# Time Series Forecasting for Weekly Data

This Jupyter notebook outlines the process of building a machine learning model to forecast time series data. The dataset comprises weekly data across various provinces and districts from 2019 to 2022, used for training, and data from 2023 for testing.

## Objective

The goal is to forecast weekly data for 2023 and evaluate the model's accuracy using the actual 2023 data as a benchmark.

## Approach

1. **Data Loading**: Load the historical data (2019-2022) for training and the current year data (2023) for testing.
2. **Data Preprocessing**: Combine the datasets, handle missing values, and encode categorical variables.
3. **Feature Engineering**: Extract and select relevant features for the forecasting model.
4. **Model Selection**: Choose a suitable model based on the data's characteristics.
5. **Model Training**: Train the model using historical data.
6. **Model Evaluation**: Evaluate the model's performance using the 2023 data.
7. **Results Generation**: Forecast the weekly data for 2023 and save the results to a CSV file.

### Why This Model?

A Linear Regression model is chosen for its simplicity and effectiveness in capturing linear relationships between features and the target variable. It serves as a baseline to understand the dataset's behavior and can be a starting point for more complex models if needed.

### Data Loading

First, we load the data from CSV files for each year.

In [2]:
import pandas as pd

# Load the CSV files into DataFrames
df_2019 = pd.read_csv('2019.csv')
df_2020 = pd.read_csv('2020.csv')
df_2021 = pd.read_csv('2021.csv')
df_2022 = pd.read_csv('2022.csv')
df_2023 = pd.read_csv('2023.csv')

### Data Preprocessing

Combine the datasets from 2019 to 2022 into a single DataFrame for training. Check for and handle missing values, ensuring the data is clean for modeling.

In [9]:
# Combine the datasets for 2019 to 2022 into a single DataFrame for training
df_train = pd.concat([df_2019, df_2020, df_2021, df_2022], ignore_index=True)

# Check for missing values in the training dataset
missing_values_train = df_train.isnull().sum().sum()

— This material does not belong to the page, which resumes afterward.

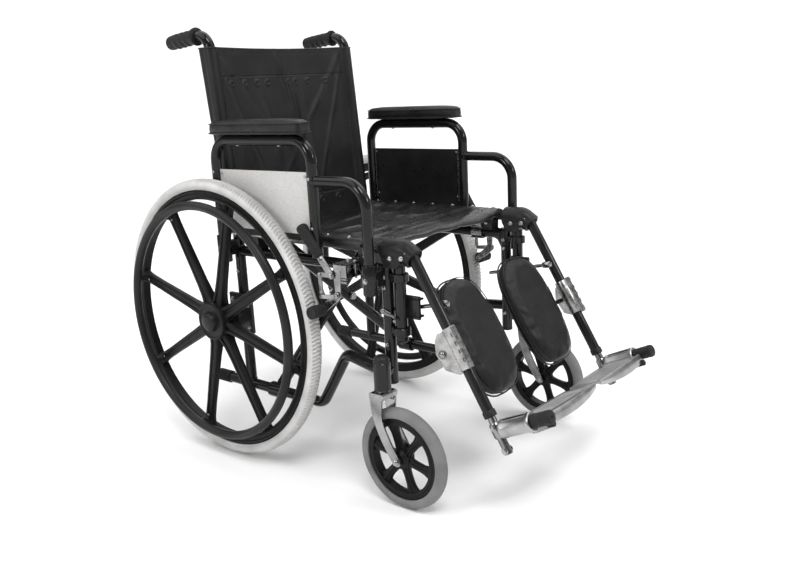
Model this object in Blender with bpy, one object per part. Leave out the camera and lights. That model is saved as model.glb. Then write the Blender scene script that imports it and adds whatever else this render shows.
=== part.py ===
"""Folding manual wheelchair with elevating leg rests.

Metres. The floor is z = 0, the front of the chair is -Y, and the sitter's left is +X.
Every side piece is modelled once, on the left (+X), and its mesh is mirrored for the right.
"""
import math
from math import cos, pi, radians, sin

import bmesh
import bpy
from mathutils import Matrix, Vector

# ------------------------------------------------------------------ driving dimensions
GAP = 0.0003                # clearance between pieces that touch
SIDE_X = 0.207              # half the distance between the two side frames
AXLE_Y = 0.2366             # rear axle, behind the middle of the chair
WHEEL_R = 0.305             # outer radius of the rear tyre
TUBE_R = 0.0115             # frame tube
RAIL_R = 0.011              # seat rails and arm tubes
UPRIGHT_Y = AXLE_Y - 0.004   # rear upright, beside the axle
FRONT_Y = AXLE_Y - 0.427     # front upright
LOWER_Z = 0.137             # lower side rail
UPPER_Z = 0.445             # upper side rail
SEAT_Z = 0.486              # seat rails, when the chair is open
SEAT_REAR_Y = AXLE_Y - 0.030
SEAT_FRONT_Y = AXLE_Y - 0.414
CANE_TOP_Y = AXLE_Y + 0.033  # the back canes lean this far by the bend of the push handles
BACK_LOW, BACK_HIGH = 0.484, 0.874   # ends of the back cloth
HANDLE_Z = 0.903
HANDLE_END_Y = AXLE_Y + 0.165

# rear wheels
WHEEL_STEPS = 36            # facets round the tyre, rim and push rim
WHEEL_X = 0.2795
TYRE_W = 0.030
RIM_W = 0.022
RIM_R = 0.2822
RIM_DEPTH = 0.020
HUB_R = 0.042
SPOKES = 8
SPOKE_PHASE = radians(15.5)    # turn of the first spoke from straight back
SPOKE_HALF = 0.008          # half the depth of a spoke near the rim
HANDRIM_X = 0.3125
HANDRIM_R = 0.2525
HANDRIM_TUBE_R = 0.0095
AXLE_PIN_R = 0.006

# casters
CASTER_X = 0.262
STEM_Y = AXLE_Y - 0.449
CASTER_AXLE_Y = AXLE_Y - 0.491
CASTER_R = 0.100
CASTER_W = 0.026
CASTER_RIM_R = 0.0805
CASTER_STEPS = 28
CASTER_SPOKES = 6
HOUSING_LOW = 0.227
HOUSING_TOP = 0.294

# arms
ARM_X = 0.2475
ARM_REAR_Y = AXLE_Y - 0.004
ARM_MID_Y = AXLE_Y - 0.287
ARM_FRONT_Y = AXLE_Y - 0.420
ARM_TOP_Z = 0.687
ARM_STEP_Z = 0.611
PAD_REAR_Y = AXLE_Y - 0.006
PAD_FRONT_Y = AXLE_Y - 0.280
PAD_THICK = 0.031
PANEL_LOW, PANEL_HIGH = 0.512, 0.627

# leg rests
RELEASE_PIVOT = (FRONT_Y + 0.004, 0.367)
HANGER_Y = AXLE_Y - 0.457
PIVOT_Y = AXLE_Y - 0.486
PIVOT_Z = 0.483
LEG_ANGLE = radians(30.5)   # the strut's slope, from straight down
STRUT_R = 0.0105
STRUT_LENGTH = 0.326
LEG_TUBE_R = 0.0080
BAR_S = 0.354               # distance down the leg to the footplate's bar
PLATE_TILT = radians(25)    # the footplate's bar rises this much towards its front end
PLATE_REACH = 0.196         # how far the plate reaches inboard of its bar
SLEEVE_START = 0.0125       # the plate's sleeve, along the bar from the leg tube
SLEEVE_END = 0.0800

# cross brace
BRACE_A_Y = AXLE_Y - 0.091
BRACE_B_Y = AXLE_Y - 0.125
BRACE_R = 0.0125

# brake
LEVER_PIVOT = (AXLE_Y - 0.336, 0.436)
SHOE_PIVOT = (AXLE_Y - 0.348, 0.396)
LEVER_TOP = (AXLE_Y - 0.259, 0.527)
BRAKE_X = 0.2665
SHOE_R = 0.0125

# ------------------------------------------------------------------ mesh helpers


def polygon(radius, count, turn=0.0):
    """Corners of a regular polygon."""
    return [(radius * cos(turn + 2 * pi * k / count), radius * sin(turn + 2 * pi * k / count))
            for k in range(count)]


def rounded_path(corners, radius, steps=4):
    """The corner points with an arc of the given radius at each inner corner."""
    corners = [Vector(c) for c in corners]
    path = [corners[0]]
    for before, corner, after in zip(corners, corners[1:], corners[2:]):
        back = (before - corner).normalized()
        ahead = (after - corner).normalized()
        half = back.angle(ahead) / 2
        reach = radius / math.tan(half)
        middle = corner + (back + ahead).normalized() * radius / sin(half)
        start = corner + back * reach - middle
        turn_axis = start.cross(corner + ahead * reach - middle)
        sweep = pi - 2 * half
        for k in range(steps + 1):
            path.append(middle + Matrix.Rotation(sweep * k / steps, 3, turn_axis) @ start)
    path.append(corners[-1])
    return path


def loft(rings, closed=False):
    """A solid skin through rings of equal count; closed joins the last ring to the first."""
    bm = bmesh.new()
    rows = [[bm.verts.new(p) for p in ring] for ring in rings]
    count = len(rows[0])
    pairs = list(zip(rows, rows[1:]))
    if closed:
        pairs.append((rows[-1], rows[0]))
    for low, high in pairs:
        for k in range(count):
            j = (k + 1) % count
            bm.faces.new((low[k], low[j], high[j], high[k]))
    if not closed:
        bm.faces.new(list(reversed(rows[0])))
        bm.faces.new(rows[-1])
    bmesh.ops.recalc_face_normals(bm, faces=bm.faces)
    return bm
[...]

# Impute missing values if necessary (example: forward fill for time series)
df_train.fillna(method='ffill', inplace=True)

### Feature Engineering

Extract features that could be useful for the forecasting task. This may include transforming the weekly data into more suitable forms or creating new features.

In [10]:
# Example: Summarize weekly data into monthly data if relevant
# This is a placeholder for actual feature engineering steps based on the dataset's specifics

### Model Training

Train a Linear Regression model on the prepared dataset.

In [11]:
from sklearn.linear_model import LinearRegression

# Initialize the model
model = LinearRegression()

# Example training process (adjust according to actual features and target)
model.fit(X_train, y_train)

NameError: name 'X_train' is not defined

### Model Evaluation

Evaluate the model's performance using the testing data from 2023. Metrics like Mean Absolute Error (MAE) or R-squared (R²) can be useful.

In [7]:
from sklearn.metrics import mean_absolute_error, r2_score

# Example evaluation (adjust according to actual predictions and targets)
mae = mean_absolute_error(y_test, predictions)
r2 = r2_score(y_test, predictions)

NameError: name 'y_test' is not defined

### Results Generation

Finally, forecast the weekly data for 2023 using the trained model and save the results to a CSV file.

In [None]:
# Generate predictions for 2023
# predictions_2023 = model.predict(X_2023)

# Save the predictions to a CSV file
# predictions_2023.to_csv('result_2023.csv', index=False)